CATALOGUE DE FILMS EN NUMÉRIQUE

A échelle plus modeste et avec une démarche différente, son entreprise n'en est pas moins, en France, celle dont le modèle s'approche le plus de celui d'Exception Wild Bunch (voir article ci-dessus). Constitué depuis peu en holding, Celluloïd Dreams chapeaute une société de production, une nouvelle société de distribution, et une non moins récente filiale de ventes internationales et de coproduction en Allemagne. Elle a aussi un bureau de représentation à Toronto, une antenne en Nouvelle- Zélande, et se constitue un catalogue de films en numérique pour les futures 250 salles britanniques équipées de projecteurs numérique, et pour la VOD (video on demand).

Autre exportateur français, Films distribution a misé sur sa connaissance des mécanismes de production du cinéma, en France et à l'international, et sur ses liens avec certains producteurs, et a créé une structure d'agents de réalisateurs et de techniciens. Contrairement à la plupart de ses concurrents, Nicolas Brigaud-Robert, cofondateur de la société, exprime des doutes sur la capacité du marché international à combler de manière pérenne les besoins de financement. "Plus le marché est volatile, plus il se concentre. Si certains films se vendent mieux qu'avant, le reste ne se vend pas du tout."

Un mouvement qui procède, selon lui, du développement des multiplexes partout dans le monde, de la réduction du nombre de "cases art et essai" à la télévision, et de "cases de cinéma" tout court. Les acheteurs, plus frileux, tendent à choisir les projets appréciés des autres. D'autres facteurs accentuent la tendance, comme l'indexation de l'aide Media à la distribution sur le nombre de territoires européens dans lesquels sortent les films ou, de manière plus diffuse, la propension de nombreux programmateurs de festivals à percevoir positivement le fait qu'un film ait déjà été acheté par des sociétés d'exportation.

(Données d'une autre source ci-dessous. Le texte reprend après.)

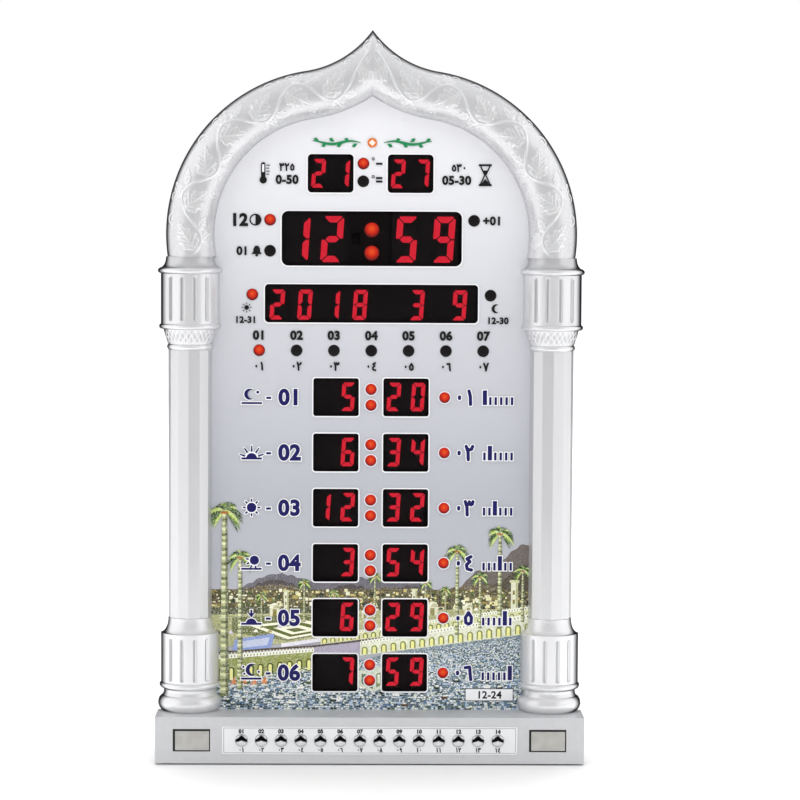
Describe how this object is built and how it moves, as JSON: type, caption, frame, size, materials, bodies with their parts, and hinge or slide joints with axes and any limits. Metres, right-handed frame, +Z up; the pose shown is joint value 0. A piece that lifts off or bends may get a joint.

Pour Engameh Panahi, "on ne peut plus se contenter de présenter un film. Il faut créer un buzz, faire en sorte que les choses marchent pour lui. On peut ensuite accompagner les distributeurs, parce que le contexte des sorties, avec la multiplication de copies, est comparable" . Au sein de Celluloïd Dreams, elle vient de créer un département marketing.